There were fewer than 10 families of asylum seekers still in the former hotel as of Thursday, as the spot spent its final days as a migrant intake center in a very visible and highly trafficked area of midtown packed with tourists and commuters, The Post has learned.

The historic hotel has been the first stop for many of more than 230,000 migrants that have come to the five boroughs since 2022. During the peak of the crisis, the shelter housed as many as 2,900 people on the taxpayers’ dime, according to officials.

Mayor Eric Adams first announced the closure of the notorious shelter back in February, when he stopped just short of proclaiming that the migrant crisis was over.

The Post observed around a dozen or more workers or shelter residents leaving the building this week.

“I imagine that they are cleaning and making repairs now to give the building back to the owner,” said one female asylum seeker from Venezuela, who asked not to use her name.

She hadn’t landed a new place to stay since she left the shelter last week, she said.

“To be honest, the situation is complicated because they are closing most of the shelters.

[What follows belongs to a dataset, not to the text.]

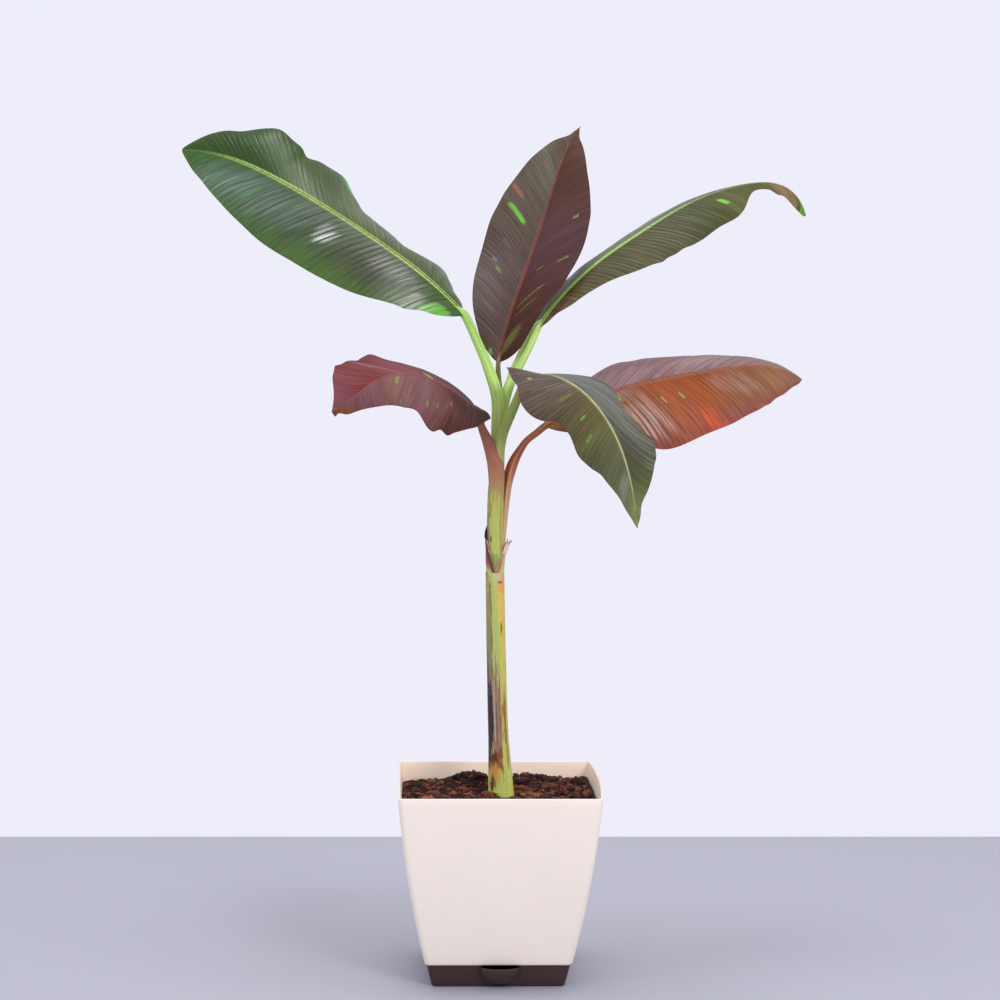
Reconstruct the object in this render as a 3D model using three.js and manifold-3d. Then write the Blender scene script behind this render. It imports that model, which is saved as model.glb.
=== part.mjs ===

I sleep where the night takes me. Sometimes in the street. My fate is in God’s hands,” she said.

The shelter has been plagued with issues since it opened in May 2023 – with police sources saying the Venezuelan street gang Tren de Aragua organized moped robbery crews from the hotel.

Several shelter residents were arrested for a $5,300 shoplifting spree and a 12-year-old ringleader of a Central Park robbery crew was accused of taking part in the assault of two NYPD officers back in May.

“Out of 100 men coming from Venezuela, 80 are bad and 20 are good,” one migrant outside the Roosevelt told The Post earlier this week. “The problem is that the good people get screwed and pay the price for the bad people.”

The Post previously reported that the hotel could sell for as much as $1 billion after migrants move out. A source told the Post that the property owner – the Pakistani government’s Pakistan International Airlines – were considering replacing the over 100-year-old hotel with a new skyscraper.

It is unclear whether the hotel will begin welcoming guests again.